First photo is the comet as first seen in very bright twilight. 200mm lens, fixed tripod.

Second photo is about seven minutes later, just before it set behind cirrus and trees. 400mm lens.

Third photo is another three minutes later. The comet is gone.

Or is it?

Fourth photo is the third photo, but processed to flatten the sky gradient, converted to grayscale, and a very aggressive contrast boost. Traces of the tail can be seen below the band of cirrus clouds. Perhaps even some faint traces above the band of cirrus?

Full moon, shown in high contrast in near infrared.

A full moon lacks a terminator...that portion of the moon where the sun angle is very low and shadows are very long. (That's a wonderful way to see the moon's vertical terrain, even gentle rolling hills.) The region of the terminator is much darker than the rest of the moon's surface, so when the moon is not full I can't boost contrast much or I'll push the faint terminator terrain into invisible black.

But tonight I can boost contrast so that the new/fresh impact ejecta is white, and the darkest parts of the maria are dark gray.

The disk of the moon is littered with impact ejecta, large and small.

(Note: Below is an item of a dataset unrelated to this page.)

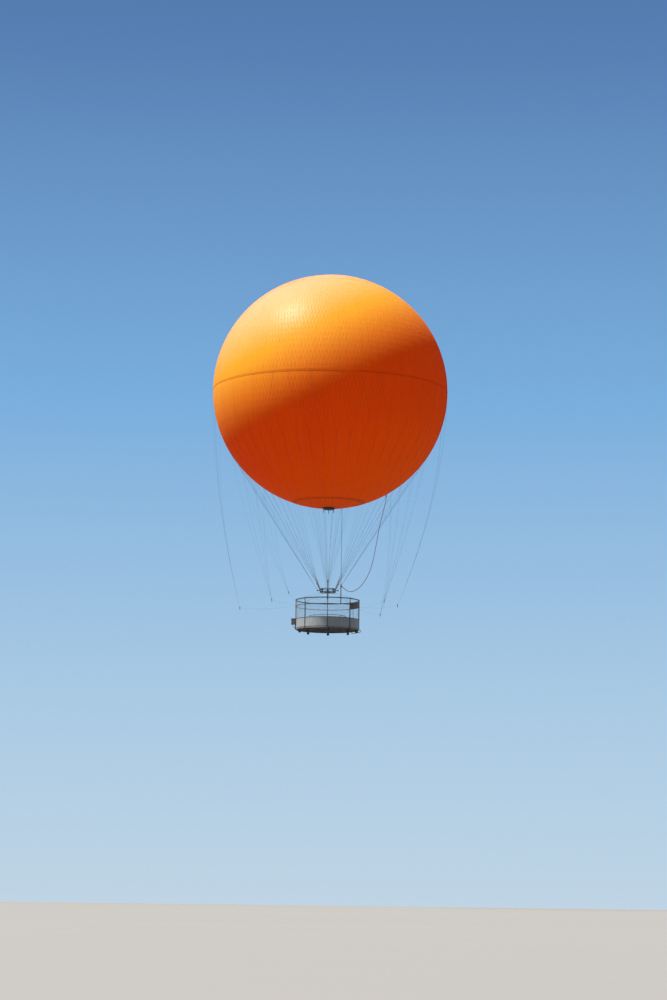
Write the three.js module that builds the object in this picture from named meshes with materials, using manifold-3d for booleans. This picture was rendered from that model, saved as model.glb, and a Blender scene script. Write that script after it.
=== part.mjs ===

To my eye tonight it looks like a cracked and fractured crystal globe.

The second photo is a zoom/crop showing part of the moon's limb where shadow detail is present.

Four views of Venus and Spica in evening twilight.

First photo is a telephoto lens view. Brilliant Venus is at the top of the frame and the blue-white star Spica is a bit below center. The twilight sky gradient goes from blue to orange and I framed the shot to capture more of the orange sky below Spica.

en.wikipedia.org/wiki/Spica

The three other shots are wider and wider views that capture more and more stars as the sky gets darker. (The sky can't get very dark because of the full moon.)